Real Sources And Light Linking

Link out sparingly to the exact page that proves a claim—one official guide and one solid industry benchmark sit in the sweet spot. Place them mid-scroll so readers can check facts without losing their place. Official search guidance and a current ad-cost study tick those boxes.

Content That Shows Work

When you compare tools or approaches, share the method in a line or two: data pulled, time frame, and what “good” looks like. Add screenshots or tiny charts where they help. Keep claims modest and tie them to the data in the same section.

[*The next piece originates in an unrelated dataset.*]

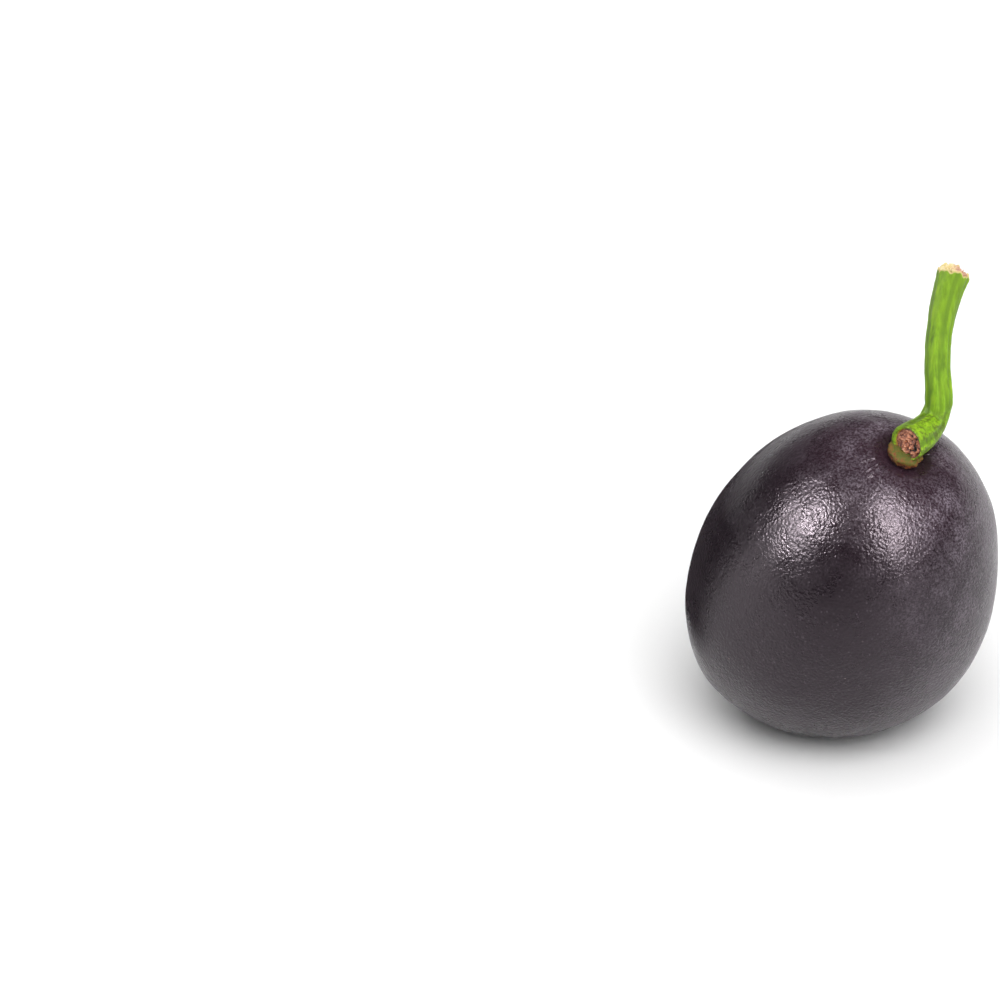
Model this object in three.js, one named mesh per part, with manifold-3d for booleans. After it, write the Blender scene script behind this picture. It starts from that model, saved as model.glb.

Putting Numbers In A Budget Slide

Decision makers need a simple model. Use this outline to turn your plan into a spreadsheet that holds up in a review.

Inputs

Current non-paid sessions per month, current conversion rate by page type, average deal size or order value, and sales cycle length. Add your expected growth curve based on content volume and technical fixes landing on schedule.

Assumptions

Use conservative ranges drawn from recent reports: click share for top placements, expected lift from technical cleanup, and the cost trend on paid clicks. Cite your sources in slide notes.

Outputs

Forecast net-new non-paid sessions, qualified conversions, and revenue. Show a base case and a stretch case. Then add a line with paid media savings from cutting bids on terms that now rank well.

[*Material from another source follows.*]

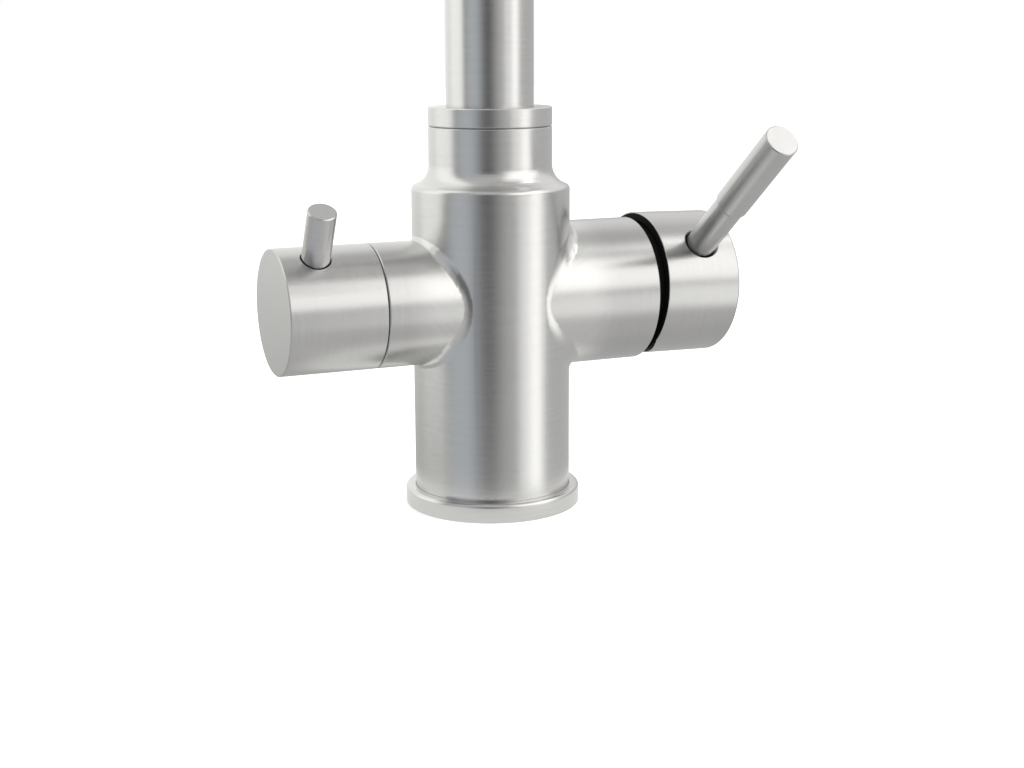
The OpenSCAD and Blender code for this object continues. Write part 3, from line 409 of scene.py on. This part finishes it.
def moulded(name, colour, roughness, grain=900.0, depth=0.00002, ior=1.5):
    """Moulded plastic, rubber or fired ceramic with a fine surface grain."""
    material, g, place = new_material(name)
    cloud = g.noise(place, MOULDED_CLOUD, 3.0)
    grains = g.noise(place, grain, 3.0)
    dark = tuple(c * MOULDED_DARK for c in colour)
    pale = g.step(cloud, TONE_LOW, TONE_HIGH, kind="LINEAR")
    tone = g.mix(pale, rgb(*dark), rgb(*colour))
    least = roughness - MOULDED_ROUGH_RANGE / 2
    rough = g.math("ADD", g.math("MULTIPLY", grains, MOULDED_ROUGH_RANGE), least)
    height = {"Height": grains, "Distance": depth, "Strength": 1.0}
    shader_end(g, tone, 0.0, rough, g.add("Bump", height), ior)
    return material


def dress():
    plain = {
        "plain_steel": smooth_metal("plain_steel", (0.60, 0.60, 0.59), 0.32),
        "brass": smooth_metal("brass", (0.72, 0.55, 0.30), 0.30),
        "ceramic": moulded("ceramic", (0.86, 0.85, 0.82), 0.22, 1500.0, 0.000004),
        "acetal": moulded("acetal", (0.82, 0.82, 0.79), 0.42),
        "black_nylon": moulded("black_nylon", (0.005, 0.005, 0.005), 0.7, ior=1.25),
        "rubber": moulded("rubber", (0.020, 0.020, 0.021), 0.68),
    }

    def round_z(g, place):
        return turned_lane(g, place, (0, 0, 0), (0, 0, 1))

    def round_x(height):
        return lambda g, place: turned_lane(g, place, (0, 0, height), (1, 0, 0))

    def round_own(node):
        return lambda g, place: turned_lane(g, place, *middle_line(node))

    # Share of the branch, from the body's axis; it blends the brushing and the branches' darker
    # painted shade
    def on_branch(g, place):
        x = g.add("SeparateXYZ", {0: place})
        return g.step(g.math("ABSOLUTE", x), BLEND_START, BLEND_END)

    # The last number list of each steel is painted shade: branches, knob, cap, stub and lever are
    # the body's steel painted darker for how light falls on them
    two_ways = [round_z, round_x(BRANCH_Z)]
    body = brushed_steel("body_steel", two_ways, [0.5, 0.35], [1.0, 0.84], on_branch)
    turned = brushed_steel("turned_steel", [round_z], [0.5], [1.0])
    ring = brushed_steel("ring_steel", [round_z], [0.15], [1.0])
    tube = brushed_steel("tube_steel", [spout_lane], [0.5], [1.0])
    knob = brushed_steel("knob_steel", [round_x(BRANCH_Z)], [0.35], [0.88])
    cap = brushed_steel("cap_steel", [round_x(CAP_Z)], [0.4], [0.84])
    stub = brushed_steel("stub_steel", [round_own("filter_lever")], [0.5], [0.92])
    round_lever = [round_own("mixer_lever_rod")]
    lever = brushed_steel("lever_steel", round_lever, [0.5], [0.9], base_rough=LEVER_ROUGH)
    steel = {
        "base_ring": ring, "body_shell": body, "spout_tube": tube, "spout_collar": turned,
        "aerator_housing": turned, "filter_knob": knob, "mixer_cap": cap,
        "filter_lever": stub, "mixer_lever_rod": lever, "mixer_lever_sleeve": lever,
    }
    for part in frame["record"]["subparts"]:
        name = part["node"]
        material = steel.get(name) or plain[part["material_slot"]]
        nodes[name].data.materials.clear()
        nodes[name].data.materials.append(material)


bpy.context.scene.view_settings.view_transform = "Standard"
make_camera()
make_world()
make_floor()
make_lamps()
smooth_blends(nodes["body_shell"].data)
dress()

bpy.context.view_layer.update()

Where SEO Fits With Paid Media

Search work and ads are stronger together. Use ads to test messages and to defend brand terms. Fund organic pages for mid- and lower-funnel queries that need depth. Over time, you will pull spend from high-CPC terms that your pages now cover—freeing budget for launches and seasonal pushes. Benchmarks show ad costs keep edging up, so this rebalancing protects your CAC.

The Real Answer To The Budget Question

Money should go where compounding lives. Search programs that fix site basics, publish helpful pages, and link the site together tend to pay back in the same year while building a base that keeps paying long after the first push. Add two credible sources to your deck—the official search guide and a current ad-cost trend—and the case writes itself.